# WHAT IS ASKED
Retype word for word the lines lying between the line containing "base_pan();" and the line containing "obj.matrix_world = world", together with those two lines themselves, and nothing besides.

# PROVIDED RECORDS
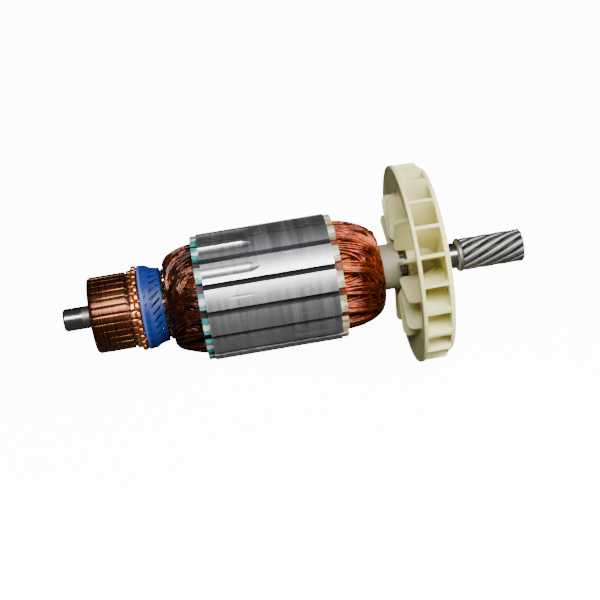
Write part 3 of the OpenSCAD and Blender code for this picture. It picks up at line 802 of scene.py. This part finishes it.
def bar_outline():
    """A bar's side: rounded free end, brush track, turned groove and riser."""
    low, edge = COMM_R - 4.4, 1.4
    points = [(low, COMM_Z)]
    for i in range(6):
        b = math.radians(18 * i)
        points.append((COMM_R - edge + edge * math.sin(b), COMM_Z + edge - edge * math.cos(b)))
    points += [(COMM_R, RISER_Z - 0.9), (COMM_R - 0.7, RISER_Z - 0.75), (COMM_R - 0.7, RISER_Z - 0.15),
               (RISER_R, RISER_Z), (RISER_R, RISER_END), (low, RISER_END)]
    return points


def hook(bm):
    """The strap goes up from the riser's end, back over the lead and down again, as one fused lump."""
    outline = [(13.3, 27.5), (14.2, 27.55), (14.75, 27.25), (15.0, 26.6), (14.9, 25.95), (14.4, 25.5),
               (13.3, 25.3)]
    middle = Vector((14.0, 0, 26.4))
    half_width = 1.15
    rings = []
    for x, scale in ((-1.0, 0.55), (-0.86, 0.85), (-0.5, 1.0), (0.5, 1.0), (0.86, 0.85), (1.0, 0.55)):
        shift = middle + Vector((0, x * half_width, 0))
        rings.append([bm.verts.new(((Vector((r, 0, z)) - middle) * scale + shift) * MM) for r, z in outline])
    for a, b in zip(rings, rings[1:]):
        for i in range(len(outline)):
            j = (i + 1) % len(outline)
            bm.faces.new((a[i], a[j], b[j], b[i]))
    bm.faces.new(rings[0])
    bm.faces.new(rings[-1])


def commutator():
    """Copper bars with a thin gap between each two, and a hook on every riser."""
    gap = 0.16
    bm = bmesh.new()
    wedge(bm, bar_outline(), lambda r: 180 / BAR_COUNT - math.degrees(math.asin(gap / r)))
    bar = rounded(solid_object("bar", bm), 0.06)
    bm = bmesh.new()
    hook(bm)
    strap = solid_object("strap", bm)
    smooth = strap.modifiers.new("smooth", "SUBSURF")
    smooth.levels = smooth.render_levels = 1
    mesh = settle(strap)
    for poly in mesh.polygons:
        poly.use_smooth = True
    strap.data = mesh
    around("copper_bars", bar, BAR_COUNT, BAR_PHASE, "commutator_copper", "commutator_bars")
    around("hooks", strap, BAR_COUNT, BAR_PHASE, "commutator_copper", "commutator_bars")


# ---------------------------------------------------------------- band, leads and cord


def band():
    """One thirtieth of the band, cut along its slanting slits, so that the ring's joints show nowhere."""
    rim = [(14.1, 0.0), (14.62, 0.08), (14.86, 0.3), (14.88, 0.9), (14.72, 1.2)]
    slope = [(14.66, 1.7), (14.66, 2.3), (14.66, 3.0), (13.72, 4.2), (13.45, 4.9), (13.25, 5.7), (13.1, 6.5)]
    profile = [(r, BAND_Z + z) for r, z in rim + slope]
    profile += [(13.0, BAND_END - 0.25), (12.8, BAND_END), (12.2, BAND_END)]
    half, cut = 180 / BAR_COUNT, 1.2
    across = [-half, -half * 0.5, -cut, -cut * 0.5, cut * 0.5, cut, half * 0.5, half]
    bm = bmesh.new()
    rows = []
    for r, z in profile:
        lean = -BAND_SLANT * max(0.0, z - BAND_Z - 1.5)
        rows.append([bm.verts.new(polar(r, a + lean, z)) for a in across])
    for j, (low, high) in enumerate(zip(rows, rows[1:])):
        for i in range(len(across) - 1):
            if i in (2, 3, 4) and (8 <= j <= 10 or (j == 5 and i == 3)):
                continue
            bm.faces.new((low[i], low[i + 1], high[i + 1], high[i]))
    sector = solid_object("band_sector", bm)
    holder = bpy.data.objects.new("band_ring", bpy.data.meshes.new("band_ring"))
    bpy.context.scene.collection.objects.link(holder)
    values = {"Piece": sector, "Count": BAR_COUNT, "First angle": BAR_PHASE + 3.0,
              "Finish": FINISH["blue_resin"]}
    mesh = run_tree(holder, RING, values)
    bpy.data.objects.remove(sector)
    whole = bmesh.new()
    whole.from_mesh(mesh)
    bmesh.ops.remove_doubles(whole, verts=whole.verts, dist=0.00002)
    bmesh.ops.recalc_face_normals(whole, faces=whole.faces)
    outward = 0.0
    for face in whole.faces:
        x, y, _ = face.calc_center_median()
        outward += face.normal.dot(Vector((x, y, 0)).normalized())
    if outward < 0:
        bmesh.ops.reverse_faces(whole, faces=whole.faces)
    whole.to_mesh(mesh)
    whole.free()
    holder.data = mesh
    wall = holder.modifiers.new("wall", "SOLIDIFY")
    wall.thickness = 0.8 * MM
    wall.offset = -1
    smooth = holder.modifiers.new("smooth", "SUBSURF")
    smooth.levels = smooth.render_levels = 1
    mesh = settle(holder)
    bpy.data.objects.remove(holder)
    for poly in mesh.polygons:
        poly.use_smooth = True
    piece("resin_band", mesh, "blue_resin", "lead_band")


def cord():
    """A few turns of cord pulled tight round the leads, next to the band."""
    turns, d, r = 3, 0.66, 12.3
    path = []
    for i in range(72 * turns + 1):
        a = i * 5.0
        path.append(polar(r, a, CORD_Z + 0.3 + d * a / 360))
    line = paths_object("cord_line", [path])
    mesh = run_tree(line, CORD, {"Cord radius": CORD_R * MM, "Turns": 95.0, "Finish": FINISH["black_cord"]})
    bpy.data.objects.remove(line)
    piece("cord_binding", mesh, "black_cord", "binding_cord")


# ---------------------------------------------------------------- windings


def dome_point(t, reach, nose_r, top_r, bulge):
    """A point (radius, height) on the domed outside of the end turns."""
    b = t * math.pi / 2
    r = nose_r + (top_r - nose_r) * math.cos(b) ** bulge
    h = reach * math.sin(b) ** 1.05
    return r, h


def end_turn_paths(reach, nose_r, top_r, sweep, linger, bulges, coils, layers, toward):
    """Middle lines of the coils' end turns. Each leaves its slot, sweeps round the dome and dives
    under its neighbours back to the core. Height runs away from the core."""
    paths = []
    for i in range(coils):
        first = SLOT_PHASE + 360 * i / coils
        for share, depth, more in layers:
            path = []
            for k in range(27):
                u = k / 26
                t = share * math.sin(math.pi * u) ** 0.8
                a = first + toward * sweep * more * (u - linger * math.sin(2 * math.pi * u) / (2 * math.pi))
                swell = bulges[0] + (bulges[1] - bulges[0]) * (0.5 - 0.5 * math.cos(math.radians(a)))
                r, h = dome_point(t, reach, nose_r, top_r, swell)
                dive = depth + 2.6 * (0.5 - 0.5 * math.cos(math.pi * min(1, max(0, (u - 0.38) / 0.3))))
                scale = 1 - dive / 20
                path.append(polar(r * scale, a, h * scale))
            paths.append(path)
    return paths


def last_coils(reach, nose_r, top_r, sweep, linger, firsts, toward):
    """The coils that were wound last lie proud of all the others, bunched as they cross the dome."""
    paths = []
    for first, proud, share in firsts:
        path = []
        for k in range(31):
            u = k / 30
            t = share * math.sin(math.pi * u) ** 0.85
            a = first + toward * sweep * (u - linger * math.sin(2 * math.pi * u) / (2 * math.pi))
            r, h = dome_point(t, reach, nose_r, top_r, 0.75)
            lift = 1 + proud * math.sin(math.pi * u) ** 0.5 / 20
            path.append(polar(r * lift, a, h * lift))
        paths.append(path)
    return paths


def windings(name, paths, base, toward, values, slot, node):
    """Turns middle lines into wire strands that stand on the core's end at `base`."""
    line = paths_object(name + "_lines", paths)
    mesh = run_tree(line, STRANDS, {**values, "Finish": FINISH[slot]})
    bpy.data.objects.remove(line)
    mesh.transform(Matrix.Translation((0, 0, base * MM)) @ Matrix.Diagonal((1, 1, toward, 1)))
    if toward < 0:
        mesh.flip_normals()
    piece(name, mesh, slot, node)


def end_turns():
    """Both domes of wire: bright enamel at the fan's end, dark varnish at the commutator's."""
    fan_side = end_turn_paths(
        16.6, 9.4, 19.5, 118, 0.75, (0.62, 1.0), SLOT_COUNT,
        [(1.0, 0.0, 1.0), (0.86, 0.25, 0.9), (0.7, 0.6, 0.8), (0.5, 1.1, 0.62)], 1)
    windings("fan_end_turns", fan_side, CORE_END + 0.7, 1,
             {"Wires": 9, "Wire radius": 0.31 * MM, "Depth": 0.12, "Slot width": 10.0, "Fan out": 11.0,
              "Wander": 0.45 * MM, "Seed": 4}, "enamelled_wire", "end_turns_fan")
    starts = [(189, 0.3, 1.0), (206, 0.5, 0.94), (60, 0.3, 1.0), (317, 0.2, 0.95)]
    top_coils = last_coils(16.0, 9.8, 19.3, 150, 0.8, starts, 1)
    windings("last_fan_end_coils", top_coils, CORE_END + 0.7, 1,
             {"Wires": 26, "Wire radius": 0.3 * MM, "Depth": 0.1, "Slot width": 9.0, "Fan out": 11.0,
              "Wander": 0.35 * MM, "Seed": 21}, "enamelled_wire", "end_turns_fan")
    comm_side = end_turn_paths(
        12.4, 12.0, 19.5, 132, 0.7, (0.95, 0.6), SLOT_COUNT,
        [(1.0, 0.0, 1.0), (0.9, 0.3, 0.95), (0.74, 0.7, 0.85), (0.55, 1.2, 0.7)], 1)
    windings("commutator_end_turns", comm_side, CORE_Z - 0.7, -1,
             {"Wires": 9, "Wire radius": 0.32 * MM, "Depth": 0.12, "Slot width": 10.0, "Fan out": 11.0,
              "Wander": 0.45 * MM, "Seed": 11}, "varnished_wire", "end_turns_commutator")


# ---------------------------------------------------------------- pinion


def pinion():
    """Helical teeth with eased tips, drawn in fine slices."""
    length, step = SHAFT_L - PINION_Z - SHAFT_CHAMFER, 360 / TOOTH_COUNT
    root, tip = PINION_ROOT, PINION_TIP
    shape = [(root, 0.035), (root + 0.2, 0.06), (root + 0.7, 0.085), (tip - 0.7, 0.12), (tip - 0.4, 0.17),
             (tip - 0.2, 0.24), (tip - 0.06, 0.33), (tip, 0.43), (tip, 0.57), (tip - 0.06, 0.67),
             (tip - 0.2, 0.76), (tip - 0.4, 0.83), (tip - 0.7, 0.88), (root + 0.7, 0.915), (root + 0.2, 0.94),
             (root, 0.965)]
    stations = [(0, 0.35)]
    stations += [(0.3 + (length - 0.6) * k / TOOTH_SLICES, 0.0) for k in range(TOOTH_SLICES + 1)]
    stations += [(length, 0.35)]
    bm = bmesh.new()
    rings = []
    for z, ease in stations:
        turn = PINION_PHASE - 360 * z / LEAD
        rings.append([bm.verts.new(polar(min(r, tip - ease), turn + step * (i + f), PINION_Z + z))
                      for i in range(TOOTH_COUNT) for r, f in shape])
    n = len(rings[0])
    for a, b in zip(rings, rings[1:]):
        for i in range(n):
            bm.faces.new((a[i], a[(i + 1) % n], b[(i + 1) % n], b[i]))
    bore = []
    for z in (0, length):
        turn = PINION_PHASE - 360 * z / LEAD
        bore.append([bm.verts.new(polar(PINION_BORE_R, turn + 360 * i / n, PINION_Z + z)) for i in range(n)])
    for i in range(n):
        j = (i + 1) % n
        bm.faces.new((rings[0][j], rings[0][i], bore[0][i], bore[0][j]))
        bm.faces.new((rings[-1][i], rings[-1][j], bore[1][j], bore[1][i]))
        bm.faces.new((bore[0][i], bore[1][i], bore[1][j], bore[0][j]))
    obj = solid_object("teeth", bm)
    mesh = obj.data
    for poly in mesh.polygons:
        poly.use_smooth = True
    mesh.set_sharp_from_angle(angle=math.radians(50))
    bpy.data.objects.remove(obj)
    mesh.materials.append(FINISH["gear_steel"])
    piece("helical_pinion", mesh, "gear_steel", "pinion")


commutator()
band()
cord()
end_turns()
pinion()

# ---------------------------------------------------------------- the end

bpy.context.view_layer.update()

---

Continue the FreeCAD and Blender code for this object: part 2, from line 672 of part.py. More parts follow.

---

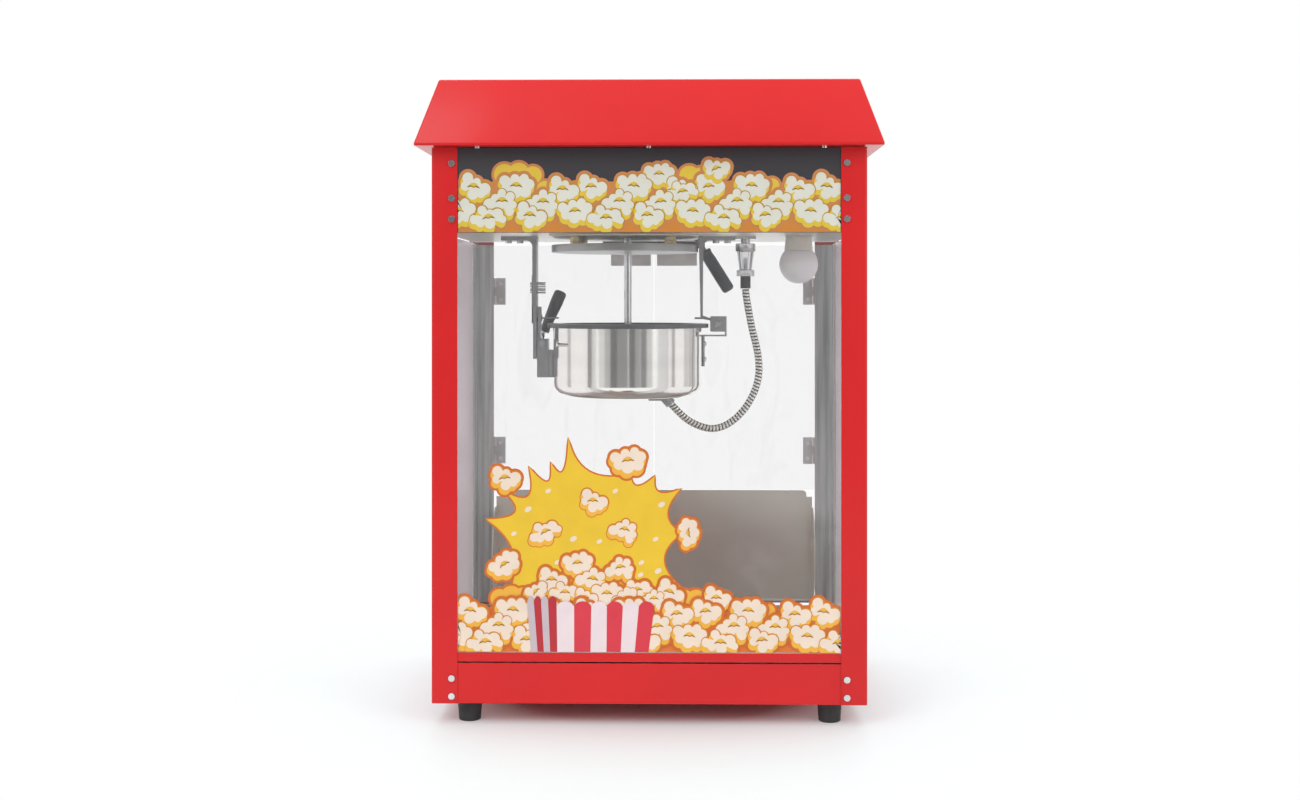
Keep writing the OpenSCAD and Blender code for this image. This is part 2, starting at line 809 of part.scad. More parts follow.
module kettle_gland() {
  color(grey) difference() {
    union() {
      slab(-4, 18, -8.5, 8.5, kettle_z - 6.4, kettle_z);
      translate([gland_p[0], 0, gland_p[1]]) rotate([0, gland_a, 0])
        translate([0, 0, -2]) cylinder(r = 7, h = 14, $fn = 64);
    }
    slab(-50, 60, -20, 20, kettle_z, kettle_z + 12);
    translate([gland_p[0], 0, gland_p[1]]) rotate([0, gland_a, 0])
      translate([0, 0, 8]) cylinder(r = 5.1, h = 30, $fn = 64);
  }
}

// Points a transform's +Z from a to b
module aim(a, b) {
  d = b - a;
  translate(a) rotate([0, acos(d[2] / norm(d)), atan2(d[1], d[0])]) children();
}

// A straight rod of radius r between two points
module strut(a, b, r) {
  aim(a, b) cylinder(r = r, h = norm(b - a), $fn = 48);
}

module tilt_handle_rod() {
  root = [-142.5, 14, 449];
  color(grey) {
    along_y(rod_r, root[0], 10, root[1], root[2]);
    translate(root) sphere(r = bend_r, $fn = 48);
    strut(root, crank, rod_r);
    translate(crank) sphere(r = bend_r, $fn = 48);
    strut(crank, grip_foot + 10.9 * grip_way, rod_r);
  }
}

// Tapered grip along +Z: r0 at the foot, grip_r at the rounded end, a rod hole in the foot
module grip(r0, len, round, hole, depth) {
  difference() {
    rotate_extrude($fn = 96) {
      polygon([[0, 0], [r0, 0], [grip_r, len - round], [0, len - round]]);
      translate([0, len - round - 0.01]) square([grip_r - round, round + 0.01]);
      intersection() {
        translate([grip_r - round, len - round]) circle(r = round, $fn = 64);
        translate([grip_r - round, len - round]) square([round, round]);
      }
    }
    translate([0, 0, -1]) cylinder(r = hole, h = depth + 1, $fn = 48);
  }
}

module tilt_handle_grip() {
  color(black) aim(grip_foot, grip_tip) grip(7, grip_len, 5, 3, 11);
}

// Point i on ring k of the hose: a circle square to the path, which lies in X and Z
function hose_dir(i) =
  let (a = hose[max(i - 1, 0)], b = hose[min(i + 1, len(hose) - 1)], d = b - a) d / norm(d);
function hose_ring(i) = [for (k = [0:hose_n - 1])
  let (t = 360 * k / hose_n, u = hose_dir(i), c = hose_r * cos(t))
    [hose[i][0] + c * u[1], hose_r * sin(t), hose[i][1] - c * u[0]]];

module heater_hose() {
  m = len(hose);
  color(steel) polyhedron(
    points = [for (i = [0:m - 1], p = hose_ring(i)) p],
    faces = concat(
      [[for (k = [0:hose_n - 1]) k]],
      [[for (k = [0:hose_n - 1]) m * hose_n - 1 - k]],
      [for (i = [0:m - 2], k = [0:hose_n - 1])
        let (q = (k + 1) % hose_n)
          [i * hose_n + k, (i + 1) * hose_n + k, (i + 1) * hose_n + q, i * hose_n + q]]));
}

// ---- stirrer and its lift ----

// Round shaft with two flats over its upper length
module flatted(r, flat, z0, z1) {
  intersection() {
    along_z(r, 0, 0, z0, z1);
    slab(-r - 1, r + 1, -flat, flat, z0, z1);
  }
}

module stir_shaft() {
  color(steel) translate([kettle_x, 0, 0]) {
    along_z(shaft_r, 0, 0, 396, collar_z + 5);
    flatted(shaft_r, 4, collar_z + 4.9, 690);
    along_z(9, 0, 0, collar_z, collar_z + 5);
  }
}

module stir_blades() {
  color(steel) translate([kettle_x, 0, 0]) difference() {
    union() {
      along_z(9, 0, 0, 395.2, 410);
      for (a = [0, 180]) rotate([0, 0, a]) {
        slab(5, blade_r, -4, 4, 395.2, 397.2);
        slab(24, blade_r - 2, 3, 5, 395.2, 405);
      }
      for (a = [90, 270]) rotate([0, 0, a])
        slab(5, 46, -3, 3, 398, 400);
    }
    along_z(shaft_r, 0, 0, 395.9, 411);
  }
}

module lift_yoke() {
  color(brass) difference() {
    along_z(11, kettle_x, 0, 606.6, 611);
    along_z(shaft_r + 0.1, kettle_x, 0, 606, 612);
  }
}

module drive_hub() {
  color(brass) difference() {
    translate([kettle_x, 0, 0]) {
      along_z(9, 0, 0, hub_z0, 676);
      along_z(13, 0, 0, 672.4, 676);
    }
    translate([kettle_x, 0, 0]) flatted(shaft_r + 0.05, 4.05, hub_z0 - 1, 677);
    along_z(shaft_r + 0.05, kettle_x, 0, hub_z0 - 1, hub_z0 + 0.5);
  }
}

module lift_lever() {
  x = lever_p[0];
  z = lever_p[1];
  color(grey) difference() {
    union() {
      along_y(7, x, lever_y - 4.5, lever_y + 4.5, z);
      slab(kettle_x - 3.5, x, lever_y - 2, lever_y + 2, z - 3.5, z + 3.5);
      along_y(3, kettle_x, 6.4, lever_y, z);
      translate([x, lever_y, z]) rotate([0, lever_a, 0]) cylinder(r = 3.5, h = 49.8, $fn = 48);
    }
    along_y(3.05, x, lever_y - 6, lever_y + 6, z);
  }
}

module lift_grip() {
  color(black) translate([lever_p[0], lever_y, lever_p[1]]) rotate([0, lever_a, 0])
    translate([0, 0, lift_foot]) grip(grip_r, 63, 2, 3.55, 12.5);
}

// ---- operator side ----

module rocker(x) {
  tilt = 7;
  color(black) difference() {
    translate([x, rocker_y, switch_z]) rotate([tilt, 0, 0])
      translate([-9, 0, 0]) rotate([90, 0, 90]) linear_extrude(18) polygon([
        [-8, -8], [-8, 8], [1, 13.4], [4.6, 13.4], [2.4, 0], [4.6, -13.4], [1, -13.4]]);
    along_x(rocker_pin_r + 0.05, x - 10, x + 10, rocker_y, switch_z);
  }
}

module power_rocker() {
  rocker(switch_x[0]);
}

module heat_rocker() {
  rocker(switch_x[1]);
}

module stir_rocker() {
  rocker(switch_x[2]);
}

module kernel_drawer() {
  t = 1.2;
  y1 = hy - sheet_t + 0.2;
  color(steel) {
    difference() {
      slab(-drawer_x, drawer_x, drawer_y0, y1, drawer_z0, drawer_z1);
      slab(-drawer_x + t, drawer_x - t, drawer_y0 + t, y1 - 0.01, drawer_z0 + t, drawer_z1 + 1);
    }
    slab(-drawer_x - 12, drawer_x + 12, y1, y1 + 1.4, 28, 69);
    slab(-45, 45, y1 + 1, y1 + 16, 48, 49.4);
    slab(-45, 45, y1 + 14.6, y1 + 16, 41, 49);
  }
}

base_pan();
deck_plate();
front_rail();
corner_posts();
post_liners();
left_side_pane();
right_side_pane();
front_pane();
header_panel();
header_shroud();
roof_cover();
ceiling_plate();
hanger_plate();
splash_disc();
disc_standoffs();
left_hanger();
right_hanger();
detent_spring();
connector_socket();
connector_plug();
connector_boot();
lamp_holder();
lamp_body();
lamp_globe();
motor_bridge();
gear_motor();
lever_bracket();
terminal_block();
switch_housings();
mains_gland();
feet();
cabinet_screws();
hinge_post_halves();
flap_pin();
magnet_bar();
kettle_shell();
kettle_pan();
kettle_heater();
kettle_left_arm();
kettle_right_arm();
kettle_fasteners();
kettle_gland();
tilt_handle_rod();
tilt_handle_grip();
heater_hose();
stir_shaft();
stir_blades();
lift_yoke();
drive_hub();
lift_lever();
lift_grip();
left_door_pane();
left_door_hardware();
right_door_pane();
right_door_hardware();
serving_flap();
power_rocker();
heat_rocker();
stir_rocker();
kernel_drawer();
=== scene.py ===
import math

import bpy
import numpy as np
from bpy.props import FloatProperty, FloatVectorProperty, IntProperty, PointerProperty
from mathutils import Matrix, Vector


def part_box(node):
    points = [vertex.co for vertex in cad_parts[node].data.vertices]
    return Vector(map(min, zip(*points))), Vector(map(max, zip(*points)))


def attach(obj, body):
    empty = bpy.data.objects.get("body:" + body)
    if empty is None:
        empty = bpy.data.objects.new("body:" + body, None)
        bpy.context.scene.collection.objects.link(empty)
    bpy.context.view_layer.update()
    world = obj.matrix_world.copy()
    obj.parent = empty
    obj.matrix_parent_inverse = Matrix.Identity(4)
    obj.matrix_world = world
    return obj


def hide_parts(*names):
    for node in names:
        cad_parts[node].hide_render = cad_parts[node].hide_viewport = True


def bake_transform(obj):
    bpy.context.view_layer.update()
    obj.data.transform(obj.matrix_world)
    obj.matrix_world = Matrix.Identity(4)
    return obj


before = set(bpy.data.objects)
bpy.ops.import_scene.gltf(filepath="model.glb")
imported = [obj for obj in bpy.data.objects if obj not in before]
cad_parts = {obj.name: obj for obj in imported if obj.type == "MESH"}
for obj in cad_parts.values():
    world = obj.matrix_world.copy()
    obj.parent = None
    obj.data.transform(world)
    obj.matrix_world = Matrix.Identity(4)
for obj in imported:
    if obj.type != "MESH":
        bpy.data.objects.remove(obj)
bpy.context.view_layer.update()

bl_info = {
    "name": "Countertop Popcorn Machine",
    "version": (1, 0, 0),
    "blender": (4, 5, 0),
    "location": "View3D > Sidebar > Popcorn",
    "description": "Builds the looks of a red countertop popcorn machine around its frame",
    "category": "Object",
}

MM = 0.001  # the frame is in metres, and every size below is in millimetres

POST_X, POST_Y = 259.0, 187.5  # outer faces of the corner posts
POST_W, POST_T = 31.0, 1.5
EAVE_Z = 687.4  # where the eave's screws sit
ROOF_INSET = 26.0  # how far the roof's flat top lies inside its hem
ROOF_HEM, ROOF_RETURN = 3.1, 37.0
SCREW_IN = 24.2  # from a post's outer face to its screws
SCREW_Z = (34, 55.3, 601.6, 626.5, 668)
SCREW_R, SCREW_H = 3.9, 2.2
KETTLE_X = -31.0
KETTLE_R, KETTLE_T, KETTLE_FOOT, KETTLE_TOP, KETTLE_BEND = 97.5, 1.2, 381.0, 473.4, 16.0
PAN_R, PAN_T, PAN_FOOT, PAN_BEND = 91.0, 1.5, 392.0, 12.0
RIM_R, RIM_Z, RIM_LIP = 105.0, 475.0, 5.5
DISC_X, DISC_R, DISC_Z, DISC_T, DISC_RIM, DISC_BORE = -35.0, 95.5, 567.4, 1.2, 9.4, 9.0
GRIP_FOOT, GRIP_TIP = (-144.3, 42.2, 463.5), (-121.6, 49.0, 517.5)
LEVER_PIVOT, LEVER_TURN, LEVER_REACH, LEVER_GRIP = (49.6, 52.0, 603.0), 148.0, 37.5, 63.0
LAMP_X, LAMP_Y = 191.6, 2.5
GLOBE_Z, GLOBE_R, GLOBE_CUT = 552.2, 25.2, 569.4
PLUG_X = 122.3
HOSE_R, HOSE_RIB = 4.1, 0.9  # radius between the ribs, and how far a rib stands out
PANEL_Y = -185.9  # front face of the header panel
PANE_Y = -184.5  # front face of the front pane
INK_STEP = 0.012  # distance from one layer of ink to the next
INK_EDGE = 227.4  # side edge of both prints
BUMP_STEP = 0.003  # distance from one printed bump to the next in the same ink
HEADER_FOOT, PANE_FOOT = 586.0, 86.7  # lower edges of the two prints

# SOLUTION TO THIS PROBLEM
base_pan();
deck_plate();
front_rail();
corner_posts();
post_liners();
left_side_pane();
right_side_pane();
front_pane();
header_panel();
header_shroud();
roof_cover();
ceiling_plate();
hanger_plate();
splash_disc();
disc_standoffs();
left_hanger();
right_hanger();
detent_spring();
connector_socket();
connector_plug();
connector_boot();
lamp_holder();
lamp_body();
lamp_globe();
motor_bridge();
gear_motor();
lever_bracket();
terminal_block();
switch_housings();
mains_gland();
feet();
cabinet_screws();
hinge_post_halves();
flap_pin();
magnet_bar();
kettle_shell();
kettle_pan();
kettle_heater();
kettle_left_arm();
kettle_right_arm();
kettle_fasteners();
kettle_gland();
tilt_handle_rod();
tilt_handle_grip();
heater_hose();
stir_shaft();
stir_blades();
lift_yoke();
drive_hub();
lift_lever();
lift_grip();
left_door_pane();
left_door_hardware();
right_door_pane();
right_door_hardware();
serving_flap();
power_rocker();
heat_rocker();
stir_rocker();
kernel_drawer();
=== scene.py ===
import math

import bpy
import numpy as np
from bpy.props import FloatProperty, FloatVectorProperty, IntProperty, PointerProperty
from mathutils import Matrix, Vector


def part_box(node):
    points = [vertex.co for vertex in cad_parts[node].data.vertices]
    return Vector(map(min, zip(*points))), Vector(map(max, zip(*points)))


def attach(obj, body):
    empty = bpy.data.objects.get("body:" + body)
    if empty is None:
        empty = bpy.data.objects.new("body:" + body, None)
        bpy.context.scene.collection.objects.link(empty)
    bpy.context.view_layer.update()
    world = obj.matrix_world.copy()
    obj.parent = empty
    obj.matrix_parent_inverse = Matrix.Identity(4)
    obj.matrix_world = world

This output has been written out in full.